In a nutshell: AI empowers threat actors to conduct more sophisticated post-compromise phases, rendering traditional risk measurements based on technique variety or interface type obsolete.

Anthropic conducted an analysis of 832 banned accounts examining the use of AI in cyberattacks between March 2025 and March 2026 and mapped them to the MITRE ATT&CK framework. The study shows that threat actors are increasingly deploying AI in later, more demanding phases of attack operations, thereby reducing the relevance of traditional risk assessments.
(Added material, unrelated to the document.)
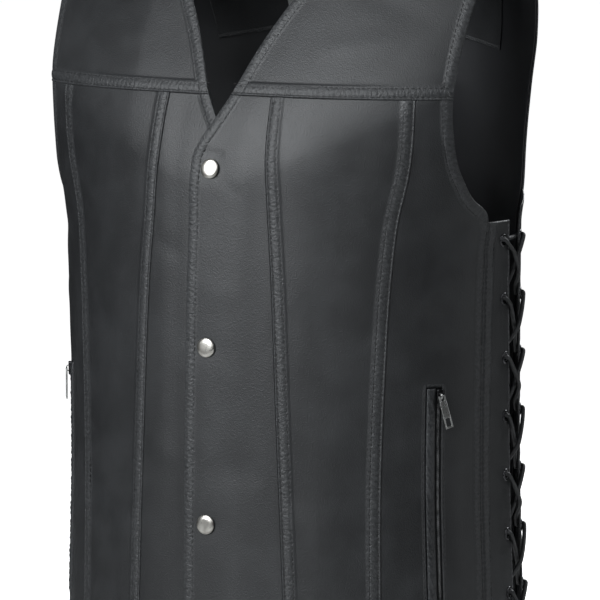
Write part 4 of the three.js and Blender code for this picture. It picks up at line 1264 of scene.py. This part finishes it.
def makeZip(side, sign):
    heights = np.linspace(pocket["bottom"] - 3, pocket["top"] + 3, 60)
    front, back = pocket["front"] - pocket["tapeUnder"], pocket["back"] + pocket["tapeUnder"]
    grid = evenGrid(heights, front, back, np.linspace(0, 1, 12))
    cutPiece(f"zip_tape_{side}", grid, edgesOf(grid, {"left": "butted"}), sign, pocket["tape"], swell=0.0,
             looks=(tapeCloth, tapeCloth), slot="zip_tape", depth=pattern["leather"] + pattern["seamGap"])
    last = pocket["top"] - slider["drop"] - slider["length"] * 0.2
    spots = np.arange(pocket["bottom"] + 4, last, zipper["pitch"] / 2)
    turn = np.where(np.arange(len(spots)) % 2, 1, -1)
    angle = pocket["zip"] + turn * zipper["offset"] / 2 / zipper["perDegree"]
    along = formPoint(angle + 0.5, spots) - formPoint(angle - 0.5, spots)
    profile = np.array([(0.55, -0.5), (1, -0.38), (1, 0.38), (0.55, 0.5)])
    points, faces = lathe(profile * (zipper["toothRadius"], zipper["toothLength"]), 8)
    centres = mirrored(clothPoint(angle, spots, -zipper["depth"]), sign)
    axes = axesAt(angle, spots, along, sign)
    makeCopies(f"zip_teeth_{side}", points[:, [2, 0, 1]], faces, centres, axes, toothSteel)


def sliderFrame(sign):
    # The slider's place, across the zip, down the zip and outwards
    angle, height = np.array([float(pocket["zip"])]), np.array([pocket["top"] - slider["drop"]])
    axes = axesAt(angle, height, formPoint(angle, height - 1) - formPoint(angle, height + 1), sign)[0]
    origin = mirrored(clothPoint(angle, height, slider["lift"])[0], sign)
    return origin, axes[1], axes[0], axes[2]


def plateMesh(name, across, along, isLeftOut, levels, place, look, bevel):
    # A flat plate from a grid of corners with cells left out, given a thickness and rounded edges
    faces = gridFaces(*across.shape, isLeftOut)
    flat = np.stack([across.ravel(), along.ravel()], 1)
    origin, right, down, out = place
    low, high = (origin + flat[:, :1] * right + flat[:, 1:] * down + level * out for level in levels)
    # Where across then down the zip turns away from outwards, the faces are turned round
    isTurned = float(np.dot(np.cross(right, down), out)) < 0
    points, groups, _ = closeShell(high, low, faces[:, ::-1] if isTurned else faces)
    used = np.unique(faces)
    keep = np.concatenate([used, used + len(flat)])
    order = np.full(2 * len(flat), -1)
    order[keep] = np.arange(len(keep))
    made = makeObject(name, points[keep], [order[group] for group in groups], [look], smooth=False)
    rounding = made.modifiers.new("rounded edges", "BEVEL")
    rounding.width = bevel / 1000
    rounding.segments = 3
    rounding.limit_method = "ANGLE"
    return made


def makeSlider(side, sign):
    # A body that narrows to its foot, and a bridge for the tab: a flat bar bent over from back to nose
    origin, right, down, out = place = sliderFrame(sign)
    along = np.array(slider["alongShares"]) * slider["length"]
    width = np.array(slider["widthShares"]) * (slider["width"] / 2)
    across = width[:, None] * np.array([-1, 1])
    body = plateMesh(f"slider_body_{side}", across, along[:, None] + 0 * across, None, (0, slider["thick"]), place,
                     gunmetal, slider["bevel"])
    attach(body, f"zip_slider_{side}")
    run, sunk = np.linspace(0, np.pi, bridge["count"]), bridge["sunk"]
    rise = slider["thick"] - sunk + np.sin(run) ** bridge["power"] * (slider["lugHeight"] + sunk - bridge["under"])
    path = origin + (-np.cos(run) * bridge["reach"])[:, None] * down + rise[:, None] * out
    quarter = np.array(bridge["quarter"])
    corner = np.concatenate([quarter * (-1, -1), (quarter * (1, -1))[::-1], quarter, (quarter * (-1, 1))[::-1]])
    ahead = unit(np.gradient(path, axis=0))
    points, groups = sweep(path, corner, np.cross(np.broadcast_to(right, ahead.shape), ahead))
    attach(makeObject(f"slider_bridge_{side}", points, groups, [zipSteel]))


def makePull(side, sign):
    # A tapered tab, forked over the bridge, with a framed hole at its foot
    origin, right, down, out = sliderFrame(sign)
    tilt = np.radians(pull["tilt"])
    tabDown = down * np.cos(tilt) + right * np.sin(tilt) * sign
    centre = origin + out * (slider["thick"] + slider["lugHeight"] - pull["pivotDrop"])
    half, length = pull["width"] / 2, pull["length"]
    holeEnd = length - pull["holeFoot"]
    rows = np.array([0, pull["fork"], pull["fork"] + pull["neck"], holeEnd - pull["holeLength"], holeEnd, length])
    width = half * mix(pull["headShare"], 1, rows / length)
    rim, fork = (np.full(len(rows), size) for size in (half - pull["holeRim"], pull["gap"]))
    across = np.stack([-width, -rim, -fork, fork, rim, width], 1)
    isLeftOut = np.zeros((5, 5), bool)
    isLeftOut[0, 2] = isLeftOut[3, 1:4] = True
    levels = (-pull["thick"] / 2, pull["thick"] / 2)
    made = plateMesh(f"pull_tab_{side}", across, rows[:, None] - pull["inset"] + 0 * across, isLeftOut, levels,
                     (centre, np.cross(tabDown, out), tabDown, out), zipSteel, pull["bevel"])
    attach(made, f"zip_pull_{side}", f"pull_{side}")


for side, sign in sides.items():
    makeWelt(side, sign)
    makeZip(side, sign)
    makeSlider(side, sign)
    makePull(side, sign)
print("pockets made")

# Snaps


def makeSnaps():
    # A cap is a shallow dome whose edge is rolled under
    run = np.linspace(0, 1, 12) * np.pi / 2
    radius = np.cos(run) ** snap["powers"][0] * snap["radius"]
    radius[-1] = snap["tip"]
    rise = mix(snap["edgeShare"], 1, np.sin(run) ** snap["powers"][1]) * snap["dome"]
    profile = np.concatenate([snap["rim"], np.stack([radius, rise], 1)])
    points, faces = lathe(profile, 56)
    for row in range(snap["count"]):
        angle, height = np.array([snap["angle"]]), np.array([snapHeight(row)])
        axes = axesAt(angle, height, formPoint(angle, height + 1) - formPoint(angle, height - 1), 1)
        centre = clothPoint(angle, height, pattern["lapShift"])
        name = f"snap_cap_{row + 1}"
        makeCopies(f"{name}_dome", points, faces, centre, axes, capSteel, name)


makeSnaps()
makeStitches()
print("snaps and stitches made")

# Floor


def makeFloor():
    # A wide floor for the camera, pale below the vest and white further out, and a small one just below it
    # that throws the studio's light back up
    for name, size, drop, share in (("floor", studio["floorSize"], 0, 1),
                                    ("floor_bounce", studio["bounceSize"], 20, studio["bounceShare"])):
        isWide = name == "floor"
        half, level = size * 500, studio["floorHeight"] * 1000 - drop
        corners = np.array([(-half, -half, level), (half, -half, level), (half, half, level), (-half, half, level)])
        look = Look(name)
        cloudy = look.noise(look.place(), 2.0)
        pale = [tuple(c * share for c in colour) for colour in ((0.80, 0.80, 0.79), (0.84, 0.84, 0.83))]
        look.set(Base_Color=look.blend(cloudy, *pale), Roughness=mixRange(cloudy, (0.8, 0.9)))
        if isWide:
            x, y, _ = look.parts(look.place())
            away = ((x * x + y * y) ** 0.5).ramp(*studio["floorPale"])
            look.set(Emission_Color=look.blend(away, (0.0, 0.0, 0.0), (1.0, 1.0, 1.0)), Emission_Strength=1.0)
        floor = makeObject(name, corners, [np.array([[0, 1, 2, 3]])], [look.material])
        floor.visible_camera = isWide
        floor.visible_diffuse = floor.visible_glossy = floor.visible_shadow = not isWide


makeFloor()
In the detailed investigation, attack scenarios were categorized: 560 of the 832 analyzed accounts (67.3 %) deployed AI for malware development. A significantly smaller group – 54 actors (6.5 %) – used AI for more complex activities such as lateral movement, namely navigation within a compromised network. This shift from preparatory to post-compromise techniques is a central characteristic: the use of AI for account discovery increased by 8.9 %, while AI-enabled phishing attacks as an initial access vector declined by 8.6 %.

The risk classification of threat actors escalated significantly. In the first analysis half-year, 33 % of actors were classified as medium risk or higher by the risk-scoring system. In the second half-year, this proportion rose to 56 % – an increase of approximately 1.7-fold. This demonstrates that AI substantially enhances the operational capabilities of attackers.

For CISOs, the critical finding is that previous indicators for risk assessment – such as the number of techniques employed or the interface type used – are no longer reliable. On average, less skilled actors employed approximately 16 different techniques, while highly skilled attackers employed only about 20. The platform (Claude Code, API, or chat interface) likewise did not correlate with threat potential. Instead, what matters is the phase of the attack chain in which AI is used – actors with higher threat potential concentrate AI deployment on operationally demanding techniques that would require extensive manual monitoring or real-time decision-making.